Thankfully, the writing is a nice mix of serious to amusing throughout, as the game played too straight would just come off as too pompous, but too far into camp would make some not take it seriously. There are a few goofball side quests you’ll stumble into on your travels, such as the Lightbringer finding a potential mate, the whole Goblin Library quest, a bit where three bears need to be taken care of after they raid a house,and a few other quests and side quests that bring a chuckle. Oh, do DEFINITELY read every book you find. Most offer lore, some are pretty amusing and a few give your Lightbringer permanent skill boosts as soon s they’re cracked open.

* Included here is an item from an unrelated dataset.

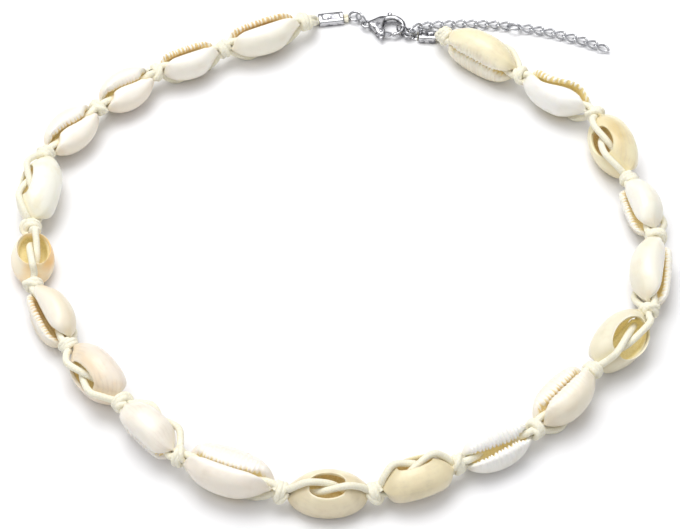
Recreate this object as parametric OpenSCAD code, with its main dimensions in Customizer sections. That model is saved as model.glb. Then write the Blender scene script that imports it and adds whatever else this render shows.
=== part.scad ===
// Cowrie shell necklace: twenty cut shells knotted on two cotton strands, with a lobster clasp
// and a free extension chain. Millimetres. +Z is up, -Y is the front of the loop.

/* [Cord] */
// Diameter of each of the two strands
cord_d = 1.3; // [1.2:0.05:1.4]
// Length of loop that a knot takes between two shells
knot_gap = 2.9; // [2.8:0.1:3.4]
// Diameter of the cord as it wraps a knot
wrap_d = 1.2; // [1.1:0.05:1.25]
// Diameter of a strand where a crimp squeezes it
squeezed_d = 1; // [0.8:0.05:1.05]

/* [Shells] */
// Thickness of a shell's wall
wall = 0.9; // [0.7:0.1:1]
// Width of the slit between the lips
slit_w = 2; // [1.9:0.1:2.2]

/* [Clasp] */
// Radius of the hook's centre line
hook_r = 2.75; // [2.7:0.05:3]
// Diameter of the hook's bar
hook_d = 1.4; // [1.2:0.1:1.5]
// Distance from the middle of the hook to the middle of the eye
eye_reach = 6.2; // [6:0.1:7]
// Thickness of the clasp's body
clasp_t = 2.2; // [2:0.1:2.4]
// Height of the clasp's middle plane
clasp_z = 1.4; // [1.3:0.05:1.8]
// Thickness of the lever
lever_t = 0.8; // [0.6:0.1:1]

/* [Crimps and rings] */
// Length of the left crimp
crimp_left_l = 6.2; // [5:0.1:7]
// Length of the right crimp
crimp_right_l = 4.3; // [4:0.1:4.5]
// Width of a crimp
crimp_w = 3; // [2.9:0.1:3.4]
// Height of a crimp
crimp_h = 1.8; // [1.75:0.05:2.2]
// Thickness of a crimp's sheet
sheet = 0.35; // [0.3:0.05:0.35]
// Wire diameter of a crimp's loop
loop_wire = 0.6; // [0.5:0.05:0.65]
// Wire diameter of a jump ring
jump_wire = 0.5; // [0.4:0.05:0.55]

/* [Extension chain] */
// Number of links
links = 19; // [12:1:20]
// Wire diameter of a link
link_wire = 0.55; // [0.45:0.05:0.6]
// Distance from one link to the next
link_pitch = 2.7; // [2.6:0.05:2.8]
// Bend of the chain at each link, in degrees
link_bend = 2.2; // [0:0.1:2.5]

/* [Hidden] */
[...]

There were a few very pesky bugs that were addressed in a patch, so other than the PC version allowing for entering console command cheats that break the game into being too easy if you go that route, what’s here is just about as good as it gets. Yes, parts of the experience seem as if they’re undercooked, as in those werewolf-like wildlings in the first forest area I never could figure out how to talk to properly and at least one side quest ending before it seemed to really get started. But, I guess that’s what sequels are for. For the record, there are two endings here (three, if you count an achievement people are still trying to find, last I checked) which seem to set up some sort of follow-up. But I’m not sure if this was intentional or just a way to leave the door open a crack just in case. In any event, the ten bucks this costs for over 30 hours of gameplay is a pure STEAL, I say.